Après la victoire des libéraux aux législatives, début mars, tout portait à croire que ce serait le Parti de la réforme qui formerait le gouvernement en s’alliant avec le Parti du centre, plus à gauche, et arrivé en deuxième. Toutefois, court-circuitant les efforts des réformistes, les centristes ont signé un accord avec les conservateurs (Pro Patria) et les populistes (EKRE, Parti conservateur d’Estonie).
L’entrée au gouvernement de ces derniers a provoqué une onde de choc dans le pays. Selon Harry Tuul, « on n’a pas vu cela depuis le retour à l’indépendance de l’Estonie en 1991. On en parle au sauna, à la maison, partout ! Mais il faut voir qui a voté pour l’EKRE. Des gens de province qui se sentent comme des habitants de seconde zone. Pauvres, avec moins de possibilités, ils sont très en colère contre les élites et ne se retrouvent pas dans ce pays obnubilé par le succès. Un pays du tout numérique où on ferme les bureaux de poste. Ces gens se sentent abandonnés ».
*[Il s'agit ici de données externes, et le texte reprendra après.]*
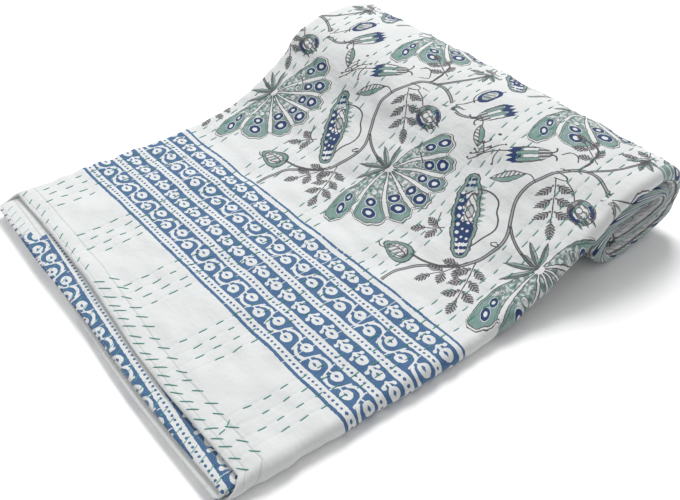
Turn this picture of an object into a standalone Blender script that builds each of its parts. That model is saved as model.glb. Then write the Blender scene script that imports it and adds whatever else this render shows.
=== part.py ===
"""A hand-stitched cotton quilt, folded in four across its width and half rolled up.

The quilt is one sheet. Its folded section goes back and forth in four layers, and that
section is carried along a path: flat on the floor, up a ramp, and round a flattened roll.
X runs from the loose end to the roll, Y across the folded quilt, Z up.
"""
import math

import bmesh
import bpy
import numpy as np

# Sizes of the folded quilt, in metres
WIDTH = 0.380               # across the folded quilt, outside to outside
CLOTH = 0.0028              # thickness of the padded and stitched cloth
LAYER_GAP = 0.0009          # air between two layers
LAYERS = 4
PITCH = CLOTH + LAYER_GAP   # from one layer's middle to the next
STACK = LAYERS * CLOTH + (LAYERS - 1) * LAYER_GAP
EDGE_INSET = 0.006          # how far the two free edges stay back from the side

# How the quilt runs at its near side (-Y) and its far side (+Y). Between them it is blended.
# foot: X where it leaves the floor; middle: X of the roll's middle; end_radius: round of the
# roll's two ends; reach: half the length of its flat middle; tilt: how far it leans up
# towards its back; winding: how much closer each turn lies; lift_off: angle, from level, at
# which the ramp meets the roll; pull_foot and pull_roll: how long the ramp keeps level
# at its foot and keeps to the roll at its top.
SIDES = {
    "near": dict(foot=0.178, middle=0.3670, end_radius=0.0262, reach=0.0300, tilt=7.0,
                 winding=0.0150, lift_off=22.0, pull_foot=0.060, pull_roll=0.040),
    "far": dict(foot=0.162, middle=0.3590, end_radius=0.0396, reach=0.0250, tilt=2.0,
                winding=0.0180, lift_off=46.0, pull_foot=0.064, pull_roll=0.040),
}
MIDDLE_FULLNESS = 0.14      # extra share of the far side's shape that the middle takes on
NEAR_BOW = 0.004            # how far the near side bows out halfway to the roll
HEM_BOW = 0.0045            # how far the hems bow out between the two sides
SHOULDER_ANGLE = 75.0       # normal angle, in degrees, where the roll's common turns begin
END_ANGLE = -468.0          # normal angle at the inner end, a turn and a half further round
CROWN = 0.16                # how round the roll's flat sides are, 0 for straight ones
FLOOR_SPOT = 0.0005         # cloth this close to the floor is pressed flat on it

# Where each layer's hem lies at the loose end, as X at the near side and at the far side
HEMS = {
    "top": (-0.0185, -0.0040),
    "second": (-0.0335, -0.0185),
    "third": (-0.0370, -0.0225),
    "bottom": (-0.0345, -0.0215),
}

# Steps of the mesh
LAYER_STEPS = 5
OUTER_FOLD_STEPS = 6
INNER_FOLD_STEPS = 4
FLAT_STEPS = 7
RAMP_STEPS = 8
SHOULDER_STEPS = 3
TURN_STEPS = 33
FINE = 2000                 # samples of a curve that is then read at even steps
SMOOTH_UNDER = 50.0         # edges that turn less than this, in degrees, are shaded smooth


def blend(near, far, share):
    """Value between near and far: near at share 0, far at share 1."""
    return near + (far - near) * share


def folded_section():
    """Section of the folded sheet: rows of (across, height, hem X), from the bottom layer's
    free edge round the near side's outer fold, the top layer, the far fold, the second layer,
    the near side's inner fold and the third layer to its free edge.
    Across is Y, and height is measured from the middle of the stack."""
    half = WIDTH / 2
    outer_radius = 1.5 * PITCH
    inner_radius = 0.5 * PITCH
    near_middle = -half + CLOTH / 2 + outer_radius
    far_middle = half - CLOTH / 2 - inner_radius
    free_edge = half - EDGE_INSET
    rows = []

    def layer(start, end, height, name):
        for step in range(LAYER_STEPS + 1):
            across = blend(start, end, step / LAYER_STEPS)
            share = (across - near_middle) / (far_middle - near_middle)
            rows.append((across, height, blend(*HEMS[name], share)))

    def fold(middle, level, radius, outward, name, next_name, rising, steps):
        side = 0.0 if outward < 0 else 1.0
        start, end = blend(*HEMS[name], side), blend(*HEMS[next_name], side)
        for step in range(1, steps):
            share = step / steps
            angle = math.pi * share
            across = middle + outward * radius * math.sin(angle)
            height = level - rising * radius * math.cos(angle)
            rows.append((across, height, blend(start, end, share)))

    layer(free_edge, near_middle, -1.5 * PITCH, "bottom")
    fold(near_middle, 0.0, outer_radius, -1, "bottom", "top", 1, OUTER_FOLD_STEPS)
    layer(near_middle, far_middle, 1.5 * PITCH, "top")
    fold(far_middle, PITCH, inner_radius, 1, "top", "second", -1, INNER_FOLD_STEPS)
    layer(far_middle, near_middle, 0.5 * PITCH, "second")
    fold(near_middle, 0.0, inner_radius, -1, "second", "third", -1, INNER_FOLD_STEPS)
    layer(near_middle, free_edge, -0.5 * PITCH, "third")
    return np.array(rows)


def even_steps(points, weight, steps):
    """Read rows of points at steps that each hold the same share of the summed weight."""
    total = np.concatenate(([0.0], np.cumsum((weight[1:] + weight[:-1]) / 2)))
    wanted = np.linspace(0.0, total[-1], steps + 1)
    return np.stack([np.interp(wanted, total, column) for column in points.T], axis=1)


def lift_angle(side):
    """Normal angle at which the ramp becomes the roll's outer turn."""
    return math.pi / 2 + math.radians(side["lift_off"])


def roll_outline(side, angle):
    """Middle line of the wound stack, as rows of (X, Z) from the roll's middle.
    A flattened round seen by its support: at each normal angle its distance is the end
    radius, plus the reach times a softened cosine, less the winding so far."""
    tilt = math.radians(side["tilt"])
    soft = np.sqrt(np.cos(angle - tilt) ** 2 + CROWN ** 2)
    shrink = side["winding"] / (2 * math.pi)
    distance = side["end_radius"] + side["reach"] * soft - shrink * (lift_angle(side) - angle)
    slope = -side["reach"] * np.cos(angle - tilt) * np.sin(angle - tilt) / soft + shrink
    x = distance * np.cos(angle) - slope * np.sin(angle)
    z = distance * np.sin(angle) + slope * np.cos(angle)
    return np.stack([x, z], axis=1)


def turn_angles():
    """Normal angles of the common turns, closer together where the roll bends sharply."""
    angle = np.linspace(math.radians(SHOULDER_ANGLE), math.radians(END_ANGLE), FINE)
    outline = roll_outline(SIDES["near"], angle)
    length = np.linalg.norm(np.gradient(outline, axis=0), axis=1)
    return even_steps(angle[:, None], np.sqrt(length), TURN_STEPS)[:, 0]


def side_path(name):
    """Path of the stack's middle along one side, from the ramp's foot to the inner end, as
    rows of (X, Z, normal X, normal Z). The ramp is one cubic curve from foot to roll."""
    side = SIDES[name]
    start = lift_angle(side)
    shoulder = np.linspace(start, math.radians(SHOULDER_ANGLE), SHOULDER_STEPS + 1)
    angle = np.concatenate([shoulder[:-1], turn_angles()])
    outer_turn = np.linspace(start, start - 2 * math.pi, FINE)
    rise = STACK / 2 - roll_outline(side, outer_turn)[:, 1].min()
    wound = roll_outline(side, angle) + np.array([side["middle"], rise])
    roll = np.column_stack([wound, np.cos(angle), np.sin(angle)])

    foot = np.array([side["foot"], STACK / 2])
    level = foot + np.array([side["pull_foot"], 0.0])
    before_roll = wound[0] - side["pull_roll"] * np.array([math.sin(start), -math.cos(start)])
    t = np.linspace(0.0, 1.0, FINE)[:, None]
    ramp = (1 - t) ** 3 * foot + 3 * (1 - t) ** 2 * t * level
    ramp = ramp + 3 * (1 - t) * t ** 2 * before_roll + t ** 3 * wound[0]
    run = np.gradient(ramp, axis=0)
    length = np.linalg.norm(run, axis=1)
    normal = np.column_stack([-run[:, 1], run[:, 0]]) / length[:, None]
    climb = even_steps(np.column_stack([ramp, normal]), length, RAMP_STEPS)
    return np.concatenate([climb[:-1], roll])


def quilt_points():
    """Points of the sheet's middle surface, indexed by section row and station."""
    section = folded_section()
    across, height, hem = section[:, 0:1], section[:, 1:2], section[:, 2:3]
    share = across / WIDTH + 0.5
    fuller = share + MIDDLE_FULLNESS * np.sin(math.pi * share)
    near, far = side_path("near"), side_path("far")
    rise = [blend(near[:, c][None, :], far[:, c][None, :], fuller) for c in range(4)]
    size = np.hypot(rise[2], rise[3])
    x = rise[0] + height * rise[2] / size
    z = rise[1] + height * rise[3] / size
    flat_share = np.linspace(0.0, 1.0, FLAT_STEPS + 1)[None, :-1]
    hem = hem - HEM_BOW * np.sin(math.pi * share)
    flat_x = blend(hem, x[:, 0:1], flat_share)
    flat_z = STACK / 2 + height + 0 * flat_x
    x = np.concatenate([flat_x, x], axis=1)
    z = np.concatenate([flat_z, z], axis=1)
    way = np.clip((x - x[:, :1]) / (SIDES["near"]["middle"] - x[:, :1]), 0.0, 1.0)
    y = across - NEAR_BOW * (1 - share) * np.sin(math.pi * way)
    floor = z < CLOTH / 2 + FLOOR_SPOT
    z[floor] = CLOTH / 2
    middle_x = (x.min() + x.max() + CLOTH / 2) / 2
    middle_y = (y.min() + y.max()) / 2
    return np.stack([x - middle_x, y - middle_y, z], axis=2)


def cotton():
    """Off-white printed cotton with a blue cast."""
    material = bpy.data.materials.new("printed_cotton")
    material.use_nodes = True
    shader = material.node_tree.nodes["Principled BSDF"]
    shader.inputs["Base Color"].default_value = (0.70, 0.74, 0.76, 1.0)
    shader.inputs["Roughness"].default_value = 0.9
    shader.inputs["Metallic"].default_value = 0.0
    return material


def build_quilt(collection):
    """The quilt: a grid carried onto the folded sheet and thickened to the cloth."""
    points = quilt_points()
    rows, stations = points.shape[:2]
    mesh = bpy.data.meshes.new("quilt")
    grid = bmesh.new()
    bmesh.ops.create_grid(grid, x_segments=stations - 1, y_segments=rows - 1, size=1.0)
    grid.verts.ensure_lookup_table()
    flat = points.reshape(-1, 3)
    for vert in grid.verts:
        vert.co = flat[vert.index]
    grid.to_mesh(mesh)
    grid.free()
    quilt = bpy.data.objects.new("quilt", mesh)
    collection.objects.link(quilt)
    cloth = quilt.modifiers.new("cloth", "SOLIDIFY")
    cloth.thickness = CLOTH
    cloth.offset = 0.0
    cloth.use_even_offset = True
    mesh.materials.append(cotton())
    mesh.shade_smooth()
    mesh.set_sharp_from_angle(angle=math.radians(SMOOTH_UNDER))
    return quilt


def main():
    for old in list(bpy.data.objects):
        bpy.data.objects.remove(old)
    collection = bpy.data.collections.new("kantha_quilt")
    bpy.context.scene.collection.children.link(collection)
    build_quilt(collection)


main()
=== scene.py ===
"""A hand-stitched cotton quilt with a block-printed border and flowers, folded in four and
half rolled up: its cloth, print, running stitches, floor, light and camera.

The cloth is one closed sheet. Its place on the cloth, in metres along and across, is kept
with each point, and the whole print is worked out from it."""
import math

import bpy
import numpy as np
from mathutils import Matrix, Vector


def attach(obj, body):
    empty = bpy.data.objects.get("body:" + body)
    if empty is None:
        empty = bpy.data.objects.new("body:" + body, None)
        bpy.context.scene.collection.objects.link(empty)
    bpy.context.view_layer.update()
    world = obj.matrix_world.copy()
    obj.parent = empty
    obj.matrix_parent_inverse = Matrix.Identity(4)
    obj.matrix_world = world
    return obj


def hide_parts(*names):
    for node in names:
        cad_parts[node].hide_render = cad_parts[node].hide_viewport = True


bl_info = {
    "name": "Rolled Kantha Quilt",
    "version": (1, 0, 0),
    "blender": (4, 5, 0),
    "location": "View3D > Sidebar > Quilt",
    "description": "Makes a folded, half rolled, block-printed and hand-stitched cotton quilt",
    "category": "Mesh",
}

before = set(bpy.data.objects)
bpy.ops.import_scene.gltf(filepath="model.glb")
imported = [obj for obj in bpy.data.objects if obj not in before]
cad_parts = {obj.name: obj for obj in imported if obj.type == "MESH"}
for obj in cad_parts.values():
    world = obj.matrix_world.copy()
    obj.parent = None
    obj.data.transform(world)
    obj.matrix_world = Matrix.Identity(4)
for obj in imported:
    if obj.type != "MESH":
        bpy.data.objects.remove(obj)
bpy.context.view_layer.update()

# The folded quilt, in metres, as its solid has it
WIDTH = 0.380
CLOTH = 0.0028
LAYER_GAP = 0.0009
PITCH = CLOTH + LAYER_GAP
STACK = 4 * CLOTH + 3 * LAYER_GAP
EDGE_INSET = 0.006
SIDES = {
    "near": dict(foot=0.178, middle=0.3670, end_radius=0.0262, reach=0.0300, tilt=7.0,
                 winding=0.0150, lift_off=22.0, pull_foot=0.060, pull_roll=0.040),
    "far": dict(foot=0.162, middle=0.3590, end_radius=0.0396, reach=0.0250, tilt=2.0,
                winding=0.0180, lift_off=46.0, pull_foot=0.064, pull_roll=0.040),
}
MIDDLE_FULLNESS = 0.14
NEAR_BOW = 0.004
SHOULDER_ANGLE = 75.0
END_ANGLE = -468.0
CROWN = 0.16
FLOOR_SPOT = 0.0005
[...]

Les enjeux des élections européennes
Du coup, pour ce qui est des élections européennes, les Estoniens n’y pensent même pas. Tout le contraire des partis. Parmi les candidats il y a deux anciens premiers ministres, un ancien Commissaire européen et un leader du parti. Des figures de premier plan, car la donne a décidément changé en Estonie, estime Kristi Raik du Centre International pour la Défense et la Sécurité, ICDS à Tallinn : « Le nouveau gouvernement pourrait être le plus eurosceptique de tous les gouvernements estoniens de ces 27 dernières années. Certes, personne ne veut quitter l’UE. Mais tous critiquent Bruxelles, les plus à droite sont contre plus d’intégration et veulent l’Europe des nations. Face à eux, les libéraux et les sociaux-démocrates qui prônent l’Europe ouverte et démocratique. Cela donne un avant-goût de la façon dont ces forces voient l’UE dans le futur. »
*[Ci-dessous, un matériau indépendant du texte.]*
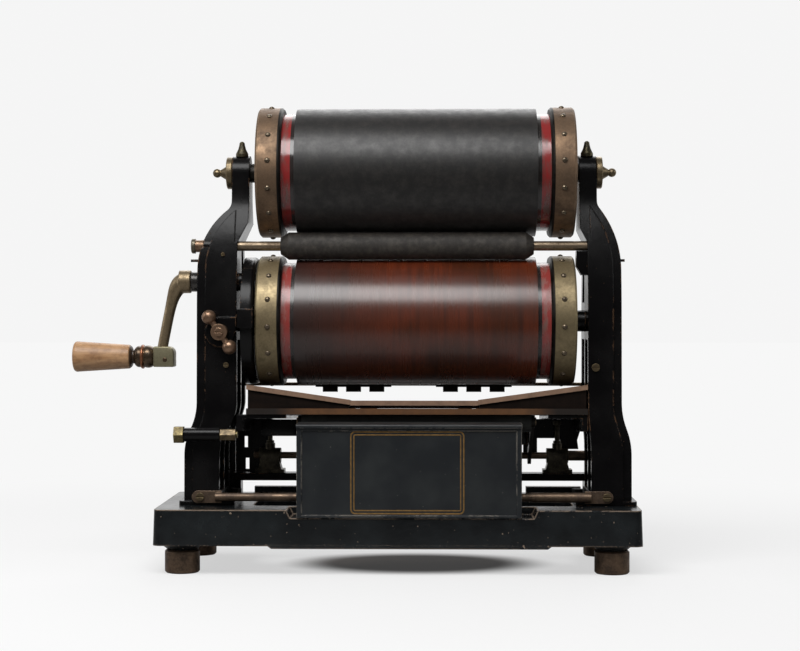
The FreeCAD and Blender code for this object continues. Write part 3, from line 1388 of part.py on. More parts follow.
# ---- all sub-parts ----
def sub_parts():
    """Every node's name with its solid or its group of solids."""
    lower_studs = drum_studs(lower_axis_z, lower_stud_phase)
    upper_studs = drum_studs(upper_axis_z, upper_stud_phase)
    rear_depth = table_depth - table_rear_start()
    return {
        "base_casting": base_casting(),
        "feet": feet(),
        "left_side_frame": side_frame(-1),
        "right_side_frame": side_frame(1),
        "frame_bolts": frame_bolts(),
        "front_tie_rod": tie_rod(),
        "slotted_screws": tie_rod_screws() + small_screws(),
        "cross_bar": cross_bar(),
        "left_pedestal": pedestal(left_pedestal_x),
        "right_pedestal": pedestal(right_pedestal_x),
        "left_adjusting_screw": adjusting_screw(left_pedestal_x),
        "right_adjusting_screw": adjusting_screw(right_pedestal_x),
        "lower_drum": drum_body(lower_axis_z),
        "lower_drum_bands": drum_bands(lower_axis_z),
        "lower_left_wheel": rim_with_stud_holes(drum_wheel(lower_axis_z, -1), lower_studs),
        "lower_right_wheel": rim_with_stud_holes(drum_wheel(lower_axis_z, 1), lower_studs),
        "lower_drum_studs": lower_studs,
        "lower_axle": lower_axle(),
        "drum_gear": drum_gear(),
        "gear_guard": gear_guard(),
        "upper_drum": drum_body(upper_axis_z),
        "upper_drum_bands": drum_bands(upper_axis_z),
        "upper_left_wheel": rim_with_stud_holes(drum_wheel(upper_axis_z, -1), upper_studs),
        "upper_right_wheel": rim_with_stud_holes(drum_wheel(upper_axis_z, 1), upper_studs),
        "upper_drum_studs": upper_studs,
        "upper_axle": upper_axle(),
        "inking_roller": inking_roller(),
        "inking_roller_shaft": inking_shaft(),
        "inking_roller_knob": inking_knob(),
        "rocker_shaft": rocker_shaft(),
        "left_rocker_arm": rocker_arm(-1),
        "right_rocker_arm": rocker_arm(1),
        "impression_roller": impression_roller(),
        "impression_core": impression_core(),
        "crank_bush": crank_bush(),
        "crank_shaft": crank_shaft(),
        "crank_pinion": crank_pinion(),
        "crank_arm": crank_arm(),
        "grip_spindle": grip_spindle(),
        "grip_ferrule": grip_ferrule(),
        "wooden_grip": wooden_grip(),
        "box_casing": box_casing(),
        "box_cover": box_cover(),
        "box_hinge_pin": box_hinge_pin(),
        "front_lower_board": lower_board(0, table_slot_front),
        "rear_lower_board": lower_board(table_rear_start(), rear_depth),
        "front_centre_board": centre_board(0, table_slot_front),
        "rear_centre_board": centre_board(table_rear_start(), rear_depth),
        "left_wing_board": wing_board(-1),
        "right_wing_board": wing_board(1),
        "table_packings": table_packings(),
        "left_board_bearer": board_bearer(-1),
        "right_board_bearer": board_bearer(1),
        "stripper_rod": stripper_rod(),
        "stripper_combs": [stripper_comb(start) for start in comb_starts],
        "axle_caps": [axle_cap(-1), axle_cap(1)],
        "oil_caps": [oil_cap(-1), oil_cap(1)],
        "ball_lever": ball_lever(),
        "lug_bolt": lug_bolt(),
        "lug_nut": lug_nut(),
    }


def machine_origin(shapes):
    """The bottom centre of the whole machine."""
    bounds = Part.makeCompound(list(shapes.values())).BoundBox
    return V((bounds.XMin + bounds.XMax) / 2, (bounds.YMin + bounds.YMax) / 2, bounds.ZMin)


def built_parts():
    """All sub-parts as shapes in the machine's own frame, and the origin they were moved by."""
    shapes = {name: Part.makeCompound(part) if isinstance(part, list) else part
              for name, part in sub_parts().items()}
    origin = machine_origin(shapes)
    for shape in shapes.values():
        shape.translate(origin * -1)
    return shapes, origin


def main():
    """Write one STEP file for each sub-part."""
    os.makedirs("parts", exist_ok=True)
    shapes, _ = built_parts()
    for name, shape in shapes.items():
        shape.exportStep("parts/" + name + ".step")


if __name__ == "__main__":
    main()
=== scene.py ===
# %% [markdown]
# # A hand-cranked stencil duplicator
# Two drums stand one above the other between cast side frames. A covered roller between them carries the
# ink, and a smaller roller under the lower drum presses the paper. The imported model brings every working
# piece in its place. This file gives each of them its finish, puts a finer shape in the place of four, and
# adds the small things that only show.

# %% Load the frame
import math

import bpy
from mathutils import Matrix, Vector


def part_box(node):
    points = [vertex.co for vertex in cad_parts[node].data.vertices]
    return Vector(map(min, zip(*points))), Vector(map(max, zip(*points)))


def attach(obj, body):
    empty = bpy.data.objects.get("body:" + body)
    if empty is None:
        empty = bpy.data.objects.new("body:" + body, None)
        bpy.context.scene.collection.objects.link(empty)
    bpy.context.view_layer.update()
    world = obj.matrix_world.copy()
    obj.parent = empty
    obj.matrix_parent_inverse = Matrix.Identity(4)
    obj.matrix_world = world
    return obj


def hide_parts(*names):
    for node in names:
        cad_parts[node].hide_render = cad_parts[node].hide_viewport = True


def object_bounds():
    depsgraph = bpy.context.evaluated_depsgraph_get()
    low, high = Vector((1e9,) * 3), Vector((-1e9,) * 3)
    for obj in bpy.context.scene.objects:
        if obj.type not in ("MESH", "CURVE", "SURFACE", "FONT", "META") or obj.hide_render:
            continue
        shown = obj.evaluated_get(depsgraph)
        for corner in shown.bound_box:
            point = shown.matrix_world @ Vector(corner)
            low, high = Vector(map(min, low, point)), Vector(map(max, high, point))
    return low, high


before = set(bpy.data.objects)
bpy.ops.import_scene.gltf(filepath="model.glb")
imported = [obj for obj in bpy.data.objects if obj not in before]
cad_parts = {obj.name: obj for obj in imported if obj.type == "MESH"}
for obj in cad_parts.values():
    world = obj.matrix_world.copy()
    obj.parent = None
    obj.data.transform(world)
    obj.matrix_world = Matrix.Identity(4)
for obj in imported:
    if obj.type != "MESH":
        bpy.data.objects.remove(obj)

cad_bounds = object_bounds()

# %% [markdown]
# ## Small helpers
# Paint charts give colours as sRGB, but a shader works in linear light, so one function turns a hex colour
# into the linear one. The next adds a shader node, sets its own properties, and fills or links its sockets.
# A socket is named by its label, or by its number where several share a label.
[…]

L’exemple de l’Estonie inquiète les observateurs : si les partis populistes deviennent majoritaires au Parlement européen, l’UE pourrait un jour changer de visage.
Les jeunes pour le climat
Mais qu’en pensent les jeunes Estoniens ? À Tartu, une ville universitaire, nous suivons Inna lors d’une manifestation des jeunes pour le climat. Si les enjeux politiques de ces élections européennes semblent échapper aux plus jeunes, il y a une cause que l’Europe doit défendre, déclare la jeune lycéenne. Et quand nous lui demandons si elle ira voter, elle répond : « Oui, bien sûr. Il faut que les gens aillent voter. Leur vote peut faire la différence. Il y a quelques politiciens qui sont venus ici. J’espère qu’il y en aura d’autres et qu’ils entendent notre voix et qu’ils prennent conscience que l’enjeu climatique est primordial pour notre avenir. »
À 18 ans, Inna votera cette année pour la première fois.